La visita negli Stati Uniti della presidente di Taiwan Tsai Ing-wen è una testimonianza chiara dell’escalation inesorabile nella rivalità sino-americana. La presenza di Tsai su suolo americano e soprattutto il suo incontro del 5 aprile in California con il presidente della camera, il repubblicano Kevin McCarthy, sono come un drappo rosso sventolato davanti agli occhi dei leader cinesi, che hanno promesso “rappresaglie”.

Questo ennesimo aumento della tensione ha scosso il delicato equilibrio della visita in Cina del presidente francese Emmanuel Macron, che il 6 aprile è stato raggiunto dalla presidente della commissione europea Ursula von der Leyen. I leader europei sperano di ridefinire i rapporti tra la Cina e il vecchio continente sottraendosi alla nuova guerra fredda tra Pechino e Washington, ma il percorso è stretto e accidentato, come ha ammesso lo stesso Macron.

A Pechino il presidente francese ha difeso la possibilità per l’Europa di non lasciarsi trascinare nella logica dei blocchi contrapposti che si sta affermando progressivamente tra Stati Uniti e Cina, pur ribadendo che la Francia, alleata degli Stati Uniti, non può certo garantire un’equidistanza nel suo rapporto con Pechino.

Scontro radicalizzato
È in questo senso che la questione di Taiwan complica le cose. Macron avrebbe preferito non parlare di Taiwan – “Posso occuparmi solo di ciò che dipende da me”, aveva dichiarato ai giornalisti al suo seguito – e non ha nessuna fretta di inviare un ministro a Taipei, come invece hanno fatto i tedeschi.

Tuttavia la radicalizzazione dello scontro sul destino dell’isola, separata dalla Cina continentale dal 1945, rende molto difficile la neutralità. La Francia segue la logica della “Cina unica”, la dottrina ufficiale che nega l’esistenza legale di Taiwan, ma non può certo ignorare i 24 milioni di taiwanesi che hanno forgiato una democrazia e non vogliono perderla in una riunificazione.

Macron e Ursula von der Leyen proveranno a favorire un incontro tra Xi Jinping e Zelenskyj

I cinesi non mancano mai di ribadire la politica della “Cina unica” e pretendono che a farlo siano anche i loro ospiti che vi hanno aderito. È quello che accadrà nella giornata del 6 aprile durante gli incontri con il numero uno cinese Xi Jinping.
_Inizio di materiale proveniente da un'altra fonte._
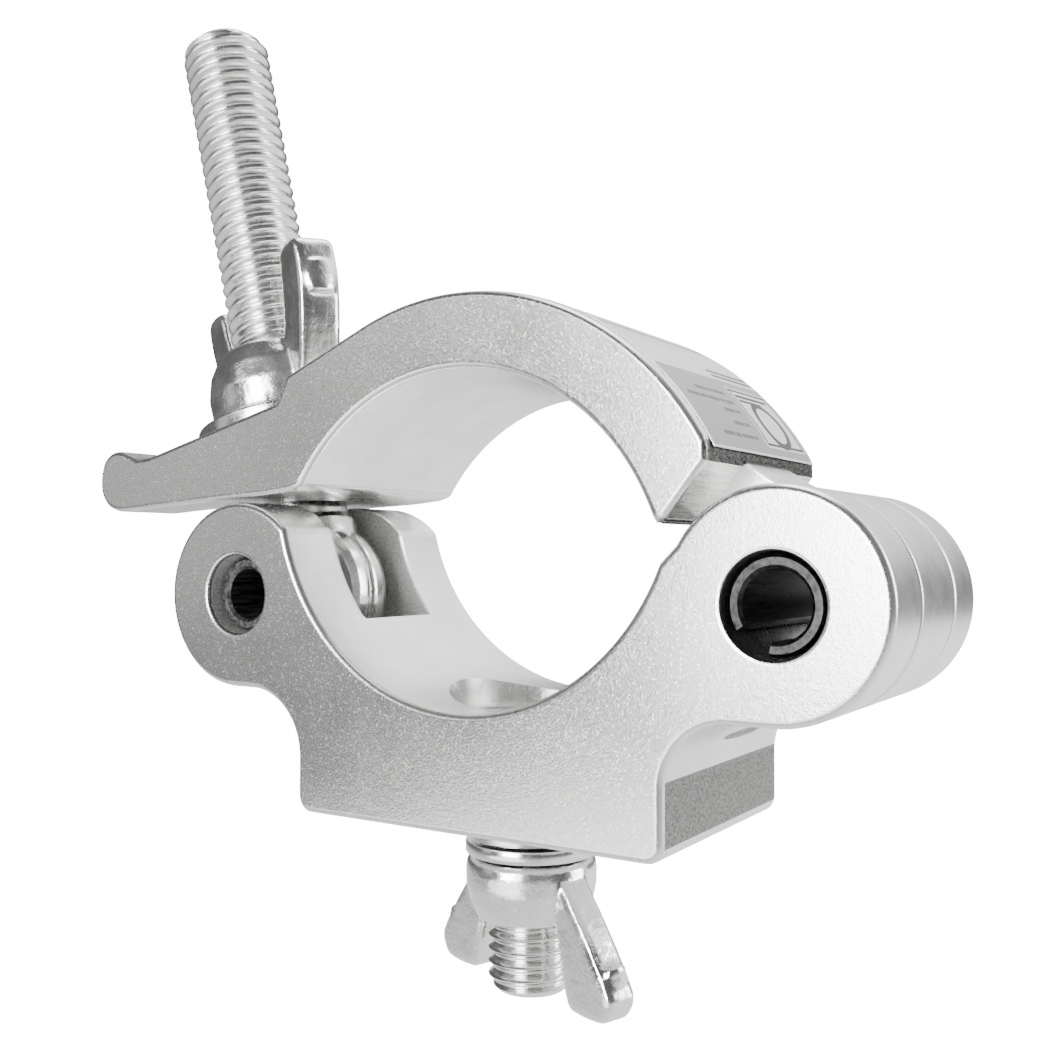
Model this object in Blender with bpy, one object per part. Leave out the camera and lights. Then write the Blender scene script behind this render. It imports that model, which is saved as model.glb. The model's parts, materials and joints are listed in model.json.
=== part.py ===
"""A 51 mm pipe clamp (half coupler) with a swing bolt, built in metres with +Z up.

X points to the hinge, Y along the pipe away from the viewer, and the origin is the middle of
the lower jaw's pipe seat. Every piece of the real clamp is one named object.
"""

from math import atan2, cos, hypot, pi, radians, sin, tau

import bmesh
import bpy
from mathutils import Matrix, Vector

MM = 0.001

# Extrusion
WIDTH = 30.0 * MM
PIPE_R = 25.5 * MM
GAP = 0.3 * MM

# Lower jaw
HINGE = (35.0 * MM, -13.35 * MM)
HINGE_R = 11.1 * MM
LATCH = (-32.8 * MM, -13.5 * MM)
LATCH_R = 11.1 * MM
PAD_Z = -38.3 * MM
PAD_LEFT = -22.5 * MM
PAD_RIGHT = 24.0 * MM
PAD_CORNER = 1.9 * MM
PAD_STRIP = 9.0 * MM
LEFT_FILLET = 7.5 * MM
RIGHT_FILLET = 6.6 * MM
POCKET_R = 9.5 * MM
POCKET_FLOOR = -33.5 * MM
LATCH_SLOT_R = 13.6 * MM

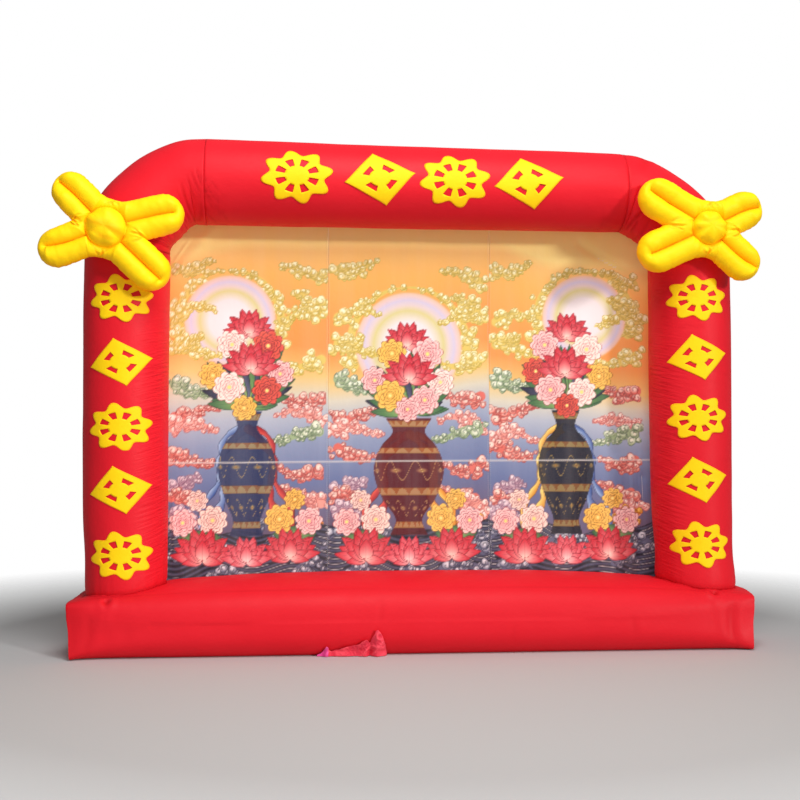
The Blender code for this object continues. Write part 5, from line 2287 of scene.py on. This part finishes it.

Se la Cina dovesse decidere di moderare la sua reazione alla visita della presidente taiwanese almeno fino a quando gli europei si troveranno a Pechino, la questione potrebbe finire lì. La notte del 5 aprile il ministro degli esteri ha pubblicato una dichiarazione forte per denunciare la provocazione americana, mentre intorno all’isola sono in corso manovre navali. Ma nulla che ricordi la risposta furiosa dello scorso agosto, in occasione della visita di Nancy Pelosi a Taipei.

Alcuni esperti di dinamiche cinesi ritengono che la reazione di Pechino potrebbe semplicemente essere “ritardata” e che le “rappresaglie” promesse arriveranno più tardi.

Questo consente a Macron e Von der Leyen di provare a ottenere da Xi un contributo sull’Ucraina, magari la promessa di parlare con il presidente Zelenskyj. Ma è difficile strappare qualcosa di più, considerando che il 5 aprile i primi ministri di Russia e Cina hanno proclamato che i rapporti tra i due paesi non sono mai stati cosi buoni.

Sfuggire alla logica dei blocchi contrapposti è estremamente arduo. L’Europa fa bene a provarci, ma i venti contrari soffiano forte.